Our decision in Federal Kemper abolished tort liability to a policyholder, regardless of the conduct of the insurance carrier. Such a rule permitted an insurance carrier to deny payment without any justification, attempt unfair compromise by exploiting the policyholder's economic circumstance, and delay payment by litigation with no greater possible detriment than payment of the amount justly owed plus interest.
In this society, first party insurance coverage against a host of risks is recognized as essential. From cradle to grave individuals willingly pay premiums to insurance companies to obtain financial protection against property and personal loss. Without a reasonable means to assure prompt and bargained-for compensation when disaster strikes, the peace of mind bought and paid for is illusory. The rule in Federal Kemper is unjust and, despite its recency, should not be perpetuated.
Throughout the history of Anglo-American law, the most important decisions societies have made have been entrusted to duly empaneled and properly instructed juries. Decisions as to human life, liberty and public and private property have been routinely made by jurors and extraordinary confidence has been placed in this decision-making process.
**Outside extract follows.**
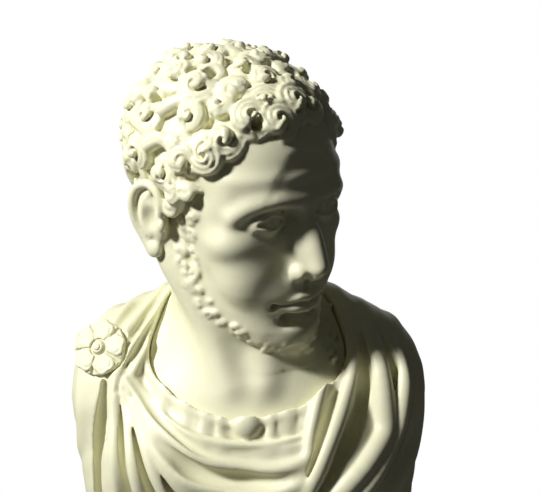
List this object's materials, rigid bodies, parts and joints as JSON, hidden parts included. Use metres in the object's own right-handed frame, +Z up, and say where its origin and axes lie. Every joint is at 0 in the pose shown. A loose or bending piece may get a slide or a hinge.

We are confident that jurors deciding issues of bad faith will act responsibly and refrain from awarding damages in tort except in those circumstances where such is clearly warranted and then only in appropriate amounts.
For the foregoing reasons, the opinion of the Court of Appeals is reversed and the judgment of the trial court reinstated.
STEPHENS, C.J., and COMBS, LEIBSON and WINTERSHEIMER, JJ., concur.
STEPHENS, C.J., files a separate concurring opinion in which LEIBSON, J., joins.
VANCE, J., dissents by separate opinion in which GANT, J., joins.